村の方によると、北さんはこういう人らしい。
北さんは元高校球児で、とても野球が上手だ。北さんも入って、他の大人も入って、6人くらいで野球をした。僕の投げたボールは完璧に捉えられたけど、とっても楽しかった。打つときのアドバイスとかもしてくれたり、ボールを受けてくれたりして、うれしかった。
前回来た時もこんなふうにして遊んだのだが、子どもと一緒に遊んでくれて、でも大人のすごさを見せてくれるのが素敵だなあと思った。
そうしていると、役場の方が来て、さっき捕ってきたという鮎を分けてくださった。貴重な鮎だけど、こちらの人数分、袋に詰めてくださった。前回もこうやって鮎をくださった方がいたのを思い出した。
僕たちは村民でもないのに、こうやって分けてくれるのがうれしいし、素敵だと思うけど、やっぱり不思議だ。僕からすると、自分の食べる分が少なくなるのは嫌だと思ってしまうし、お隣に住んでいる方、とかじゃなくてただの旅行客なのに、あげるのはできないと思う。
僕がケチなのかもしれないけど、そういう人もいると思う。村の人たちで物をおすそ分けしあったりする物々交換のようなことや、車に相乗りすることもあるという。
その人は、僕たちが鮎をもらって喜んでいるところを見て喜んでいるようにも見えるし、なんだか角がなくて、まぁるくて、優しくて素敵な村だなあって思った。
下北山村に来るとつい時間を忘れてしまう。
腕時計を持っていてもただの腕輪をつけているかのように使わなくなってしまうことがある。「今何時だろう?」って調べようと思ったらチャイムが流れてくる。あんまり音質は良くないけど、メロディーが懐かしいチャイムだ。節目の時間に鳴るのだろうか。
時間を忘れて遊んで寝て、朝起きて、遊んでという生活が何日でもできそうなぐらい楽しいが、次の日も楽しかった。
この日はムーミンさんたちとバーベキューみたいなのをして遊んだ。
ムーミンさんというのは村に住む人だ。前回、お家に泊めていただいたムーミンさんだ。「ムーミン」ってみんなが呼ぶから、僕はまだ本名を知らない。ムーミンさんが村に引っ越してきたのは数年前なのに、もうすっかり村の人らしい。

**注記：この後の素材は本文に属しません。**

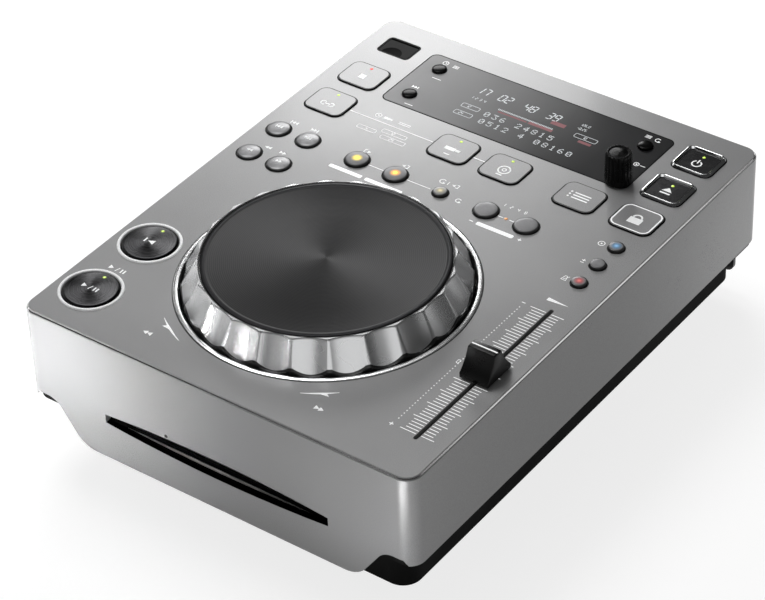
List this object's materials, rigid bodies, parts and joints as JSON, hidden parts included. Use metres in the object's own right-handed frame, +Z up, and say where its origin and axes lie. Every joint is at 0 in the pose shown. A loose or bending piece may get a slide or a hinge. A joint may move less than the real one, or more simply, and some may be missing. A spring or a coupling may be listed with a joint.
{
  "type": "tabletop disc player",
  "caption": "Tabletop slot-loading disc player with a pressable jog wheel, tempo slider, key panel, display, selector knob and lidded stick socket.",
  "frame": {"origin": "centre of the footprint at floor level, under the feet", "axes": "+X to the player's right, +Y to the back (sockets), +Z up; the front wall with the disc slot faces -Y"},
  "size_m": [0.218, 0.3, 0.1073],
  "materials": {
    "silver_paint": "satin silver paint",
    "black_base": "matt",
    "black_steel": "satin",
    "foot_rubber": "matt",
    "screw_steel": "blackened",
    "trim_chrome": "polished",
    "jog_chrome": "polished",
    "jog_black": "spun, black anodised",
    "display_pane": "glossy, smoked",
    "display_body": "matt",
    "black_plastic": "satin",
    "circuit_board": "satin",
    "part_grey": "satin",
    "socket_steel": "satin",
    "bracket_steel": "satin",
    "spindle_steel": "ground",
    "key_silver": "satin",
    "key_dome": "glossy, silvered",
    "key_black": "spun, glossy"
  },
  "bodies": {
    "case": {"top_case": "silver_paint", "base_tub": "black_base", "rear_plate": "black_steel", "feet": "foot_rubber", "screws": "screw_steel", "jog_trim": "trim_chrome", "key_rings": "trim_chrome", "window": "display_pane", "display_module": "display_body", "usb_well": "black_plastic", "usb_socket": "socket_steel", "key_board": "circuit_board", "panel_switches": "part_grey", "tempo_fader": "part_grey", "jog_bracket": "bracket_steel", "main_board": "circuit_board", "power_board": "circuit_board", "rear_sockets": "part_grey", "mains_inlet": "black_plastic", "drive_chassis": "bracket_steel", "drive_lid": "bracket_steel", "drive_dampers": "foot_rubber", "drive_motors": "part_grey"},
    "jog": {"jog_wheel": "jog_chrome", "jog_spindle": "spindle_steel"},
    "jog_top": {"jog_plate": "jog_black"},
    "tempo": {"tempo_cap": "black_plastic", "tempo_carriage": "part_grey"},
    "selector_stem": {"encoder_shaft": "part_grey"},
    "selector": {"selector_knob": "black_plastic"},
    "usb_lid": {"usb_cover": "black_plastic"},
    "turntable": {"disc_hub": "black_plastic"},
    "sled": {"pickup_sled": "part_grey"},
    "sled_screw": {"lead_screw": "spindle_steel"},
    "roller": {"loading_roller": "foot_rubber"},
    "track_back": {"track_back_key": "key_dome"},
    "track_forward": {"track_forward_key": "key_dome"},
    "search_back": {"search_back_key": "key_dome"},
    "search_forward": {"search_forward_key": "key_dome"},
    "loop_in": {"loop_in_key": "key_dome"},
    "loop_out": {"loop_out_key": "key_dome"},
    "reloop": {"reloop_key": "key_dome"},
    "beat_minus": {"beat_minus_key": "key_dome"},
    "beat_plus": {"beat_plus_key": "key_dome"},
    "vinyl": {"vinyl_key": "key_dome"},
    "tempo_range": {"tempo_range_key": "key_dome"},
    "master_tempo": {"master_tempo_key": "key_dome"},
    "time": {"time_key": "key_black"},
    "auto_cue": {"auto_cue_key": "key_black"},
    "back": {"back_key": "key_black"},
    "cue": {"cue_key": "key_black"},
    "play": {"play_key": "key_black"},
    "stop": {"stop_key": "key_silver"},
    "link": {"link_key": "key_silver"},
    "stick_source": {"stick_source_key": "key_silver"},
    "disc_source": {"disc_source_key": "key_silver"},
    "playlist": {"playlist_key": "key_silver"},
    "tempo_lock": {"tempo_lock_key": "key_silver"},
    "power": {"power_key": "key_black"},
    "eject": {"eject_key": "key_black"}
  },
  "joints": [
    {"name": "jog_spin", "type": "hinge", "parent": "case", "child": "jog", "pos_m": [-0.0027, -0.0588, 0.09], "axis": [0, 0, 1], "continuous": true},
    {"name": "jog_press", "type": "slide", "parent": "jog", "child": "jog_top", "axis": [0, 0, 1], "range_m": [-0.0005, 0], "stiffness_N_per_m": 1200, "springref_m": 0.0006},
    {"name": "tempo_slide", "type": "slide", "parent": "case", "child": "tempo", "axis": [0, 1, 0], "range_m": [-0.05, 0.05]},
    {"name": "selector_push", "type": "slide", "parent": "case", "child": "selector_stem", "axis": [0, 0, 1], "range_m": [-0.0005, 0], "stiffness_N_per_m": 300, "springref_m": 0.001},
    {"name": "selector_turn", "type": "hinge", "parent": "selector_stem", "child": "selector", "pos_m": [0.065, 0.0795, 0.09], "axis": [0, 0, 1], "continuous": true},
    {"name": "usb_lid_hinge", "type": "hinge", "parent": "case", "child": "usb_lid", "pos_m": [-0.0885, 0.1202, 0.0887], "axis": [-1, 0, 0], "range_deg": [0, 95]},
    {"name": "turntable_spin", "type": "hinge", "parent": "case", "child": "turntable", "pos_m": [0, -0.058, 0.0456], "axis": [0, 0, 1], "continuous": true},
    {"name": "sled_slide", "type": "slide", "parent": "case", "child": "sled", "axis": [0, 1, 0], "range_m": [0, 0.034]},
    {"name": "sled_screw_spin", "type": "hinge", "parent": "case", "child": "sled_screw", "pos_m": [-0.027, -0.028, 0.0326], "axis": [0, 1, 0], "continuous": true},
    {"name": "roller_spin", "type": "hinge", "parent": "case", "child": "roller", "pos_m": [0, -0.125, 0.0391], "axis": [1, 0, 0], "continuous": true},
    {"name": "track_back_press", "type": "slide", "parent": "case", "child": "track_back", "axis": [0, 0, 1], "range_m": [-0.0005, 0], "stiffness_N_per_m": 100, "springref_m": 0.001},
    {"name": "track_forward_press", "type": "slide", "parent": "case", "child": "track_forward", "axis": [0, 0, 1], "range_m": [-0.0005, 0], "stiffness_N_per_m": 100, "springref_m": 0.001},
    {"name": "search_back_press", "type": "slide", "parent": "case", "child": "search_back", "axis": [0, 0, 1], "range_m": [-0.0005, 0], "stiffness_N_per_m": 100, "springref_m": 0.001},
    {"name": "search_forward_press", "type": "slide", "parent": "case", "child": "search_forward", "axis": [0, 0, 1], "range_m": [-0.0005, 0], "stiffness_N_per_m": 100, "springref_m": 0.001},
    {"name": "loop_in_press", "type": "slide", "parent": "case", "child": "loop_in", "axis": [0, 0, 1], "range_m": [-0.0005, 0], "stiffness_N_per_m": 100, "springref_m": 0.001},
    {"name": "loop_out_press", "type": "slide", "parent": "case", "child": "loop_out", "axis": [0, 0, 1], "range_m": [-0.0005, 0], "stiffness_N_per_m": 100, "springref_m": 0.001},
    {"name": "reloop_press", "type": "slide", "parent": "case", "child": "reloop", "axis": [0, 0, 1], "range_m": [-0.0005, 0], "stiffness_N_per_m": 100, "springref_m": 0.001},
    {"name": "beat_minus_press", "type": "slide", "parent": "case", "child": "beat_minus", "axis": [0, 0, 1], "range_m": [-0.0005, 0], "stiffness_N_per_m": 100, "springref_m": 0.001},
    {"name": "beat_plus_press", "type": "slide", "parent": "case", "child": "beat_plus", "axis": [0, 0, 1], "range_m": [-0.0005, 0], "stiffness_N_per_m": 100, "springref_m": 0.001},
    {"name": "vinyl_press", "type": "slide", "parent": "case", "child": "vinyl", "axis": [0, 0, 1], "range_m": [-0.0005, 0], "stiffness_N_per_m": 100, "springref_m": 0.001},
    {"name": "tempo_range_press", "type": "slide", "parent": "case", "child": "tempo_range", "axis": [0, 0, 1], "range_m": [-0.0005, 0], "stiffness_N_per_m": 100, "springref_m": 0.001},
    {"name": "master_tempo_press", "type": "slide", "parent": "case", "child": "master_tempo", "axis": [0, 0, 1], "range_m": [-0.0005, 0], "stiffness_N_per_m": 100, "springref_m": 0.001},
    {"name": "time_press", "type": "slide", "parent": "case", "child": "time", "axis": [0, 0, 1], "range_m": [-0.0005, 0], "stiffness_N_per_m": 100, "springref_m": 0.001},
    {"name": "auto_cue_press", "type": "slide", "parent": "case", "child": "auto_cue", "axis": [0, 0, 1], "range_m": [-0.0005, 0], "stiffness_N_per_m": 100, "springref_m": 0.001},
    {"name": "back_press", "type": "slide", "parent": "case", "child": "back", "axis": [0, 0, 1], "range_m": [-0.0005, 0], "stiffness_N_per_m": 100, "springref_m": 0.001},
    {"name": "cue_press", "type": "slide", "parent": "case", "child": "cue", "axis": [0, 0, 1], "range_m": [-0.0005, 0], "stiffness_N_per_m": 200, "springref_m": 0.001},
    {"name": "play_press", "type": "slide", "parent": "case", "child": "play", "axis": [0, 0, 1], "range_m": [-0.0005, 0], "stiffness_N_per_m": 200, "springref_m": 0.001},
    {"name": "stop_press", "type": "slide", "parent": "case", "child": "stop", "axis": [0, 0, 1], "range_m": [-0.0005, 0], "stiffness_N_per_m": 100, "springref_m": 0.001},
    {"name": "link_press", "type": "slide", "parent": "case", "child": "link", "axis": [0, 0, 1], "range_m": [-0.0005, 0], "stiffness_N_per_m": 100, "springref_m": 0.001},
    {"name": "stick_source_press", "type": "slide", "parent": "case", "child": "stick_source", "axis": [0, 0, 1], "range_m": [-0.0005, 0], "stiffness_N_per_m": 100, "springref_m": 0.001},
    {"name": "disc_source_press", "type": "slide", "parent": "case", "child": "disc_source", "axis": [0, 0, 1], "range_m": [-0.0005, 0], "stiffness_N_per_m": 100, "springref_m": 0.001},
    {"name": "playlist_press", "type": "slide", "parent": "case", "child": "playlist", "axis": [0, 0, 1], "range_m": [-0.0005, 0], "stiffness_N_per_m": 100, "springref_m": 0.001},
    {"name": "tempo_lock_press", "type": "slide", "parent": "case", "child": "tempo_lock", "axis": [0, 0, 1], "range_m": [-0.0005, 0], "stiffness_N_per_m": 100, "springref_m": 0.001},
    {"name": "power_press", "type": "slide", "parent": "case", "child": "power", "axis": [0, 0, 1], "range_m": [-0.0005, 0], "stiffness_N_per_m": 100, "springref_m": 0.001},
    {"name": "eject_press", "type": "slide", "parent": "case", "child": "eject", "axis": [0, 0, 1], "range_m": [-0.0005, 0], "stiffness_N_per_m": 100, "springref_m": 0.001}
  ],
  "couplings": [
    {"joint": "sled_screw_spin", "follows": "sled_slide", "rad_per_m": 2094.4}
  ]
}
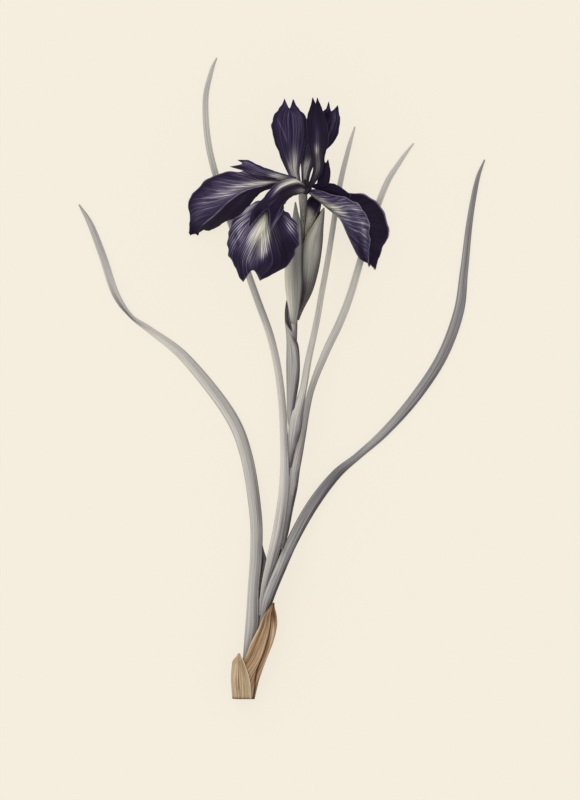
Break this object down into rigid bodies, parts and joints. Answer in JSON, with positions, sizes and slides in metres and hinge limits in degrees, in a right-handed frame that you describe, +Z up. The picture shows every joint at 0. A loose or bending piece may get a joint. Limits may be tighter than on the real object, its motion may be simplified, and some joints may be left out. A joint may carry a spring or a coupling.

このムーミンさんもとても面白い人だ。デザイナーのお仕事をされている。誰とでも話せるような人で本当に壁がない。僕が初めて村に行った時も下の名前呼びでどんどん話しかけてくれた。一緒にイベントをやった時もすごく楽しかった。
2年前の写真。これも思い出の一枚。
下北山村の人たちとおしゃべりをしていると、どんどん会話が弾んでいく。話していて僕はすごく楽しかった。聞いてもらえるからだけじゃなくて、一緒に盛り上がれるからだと思う。
今、僕は親に反抗期だって言われる。このこともムーミンさんに話したら、「あんまり喧嘩したらあかんで」って言ってくれて、「でも腹が立ったら、いつでも下北山村においで」って言ってくれた。
いつでも、ってわけにはいかないけれどそう言ってくれたことがとてもうれしくて、やっぱり下北山村には優しい人がいっぱいいるなあって、僕は改めて実感したのだった。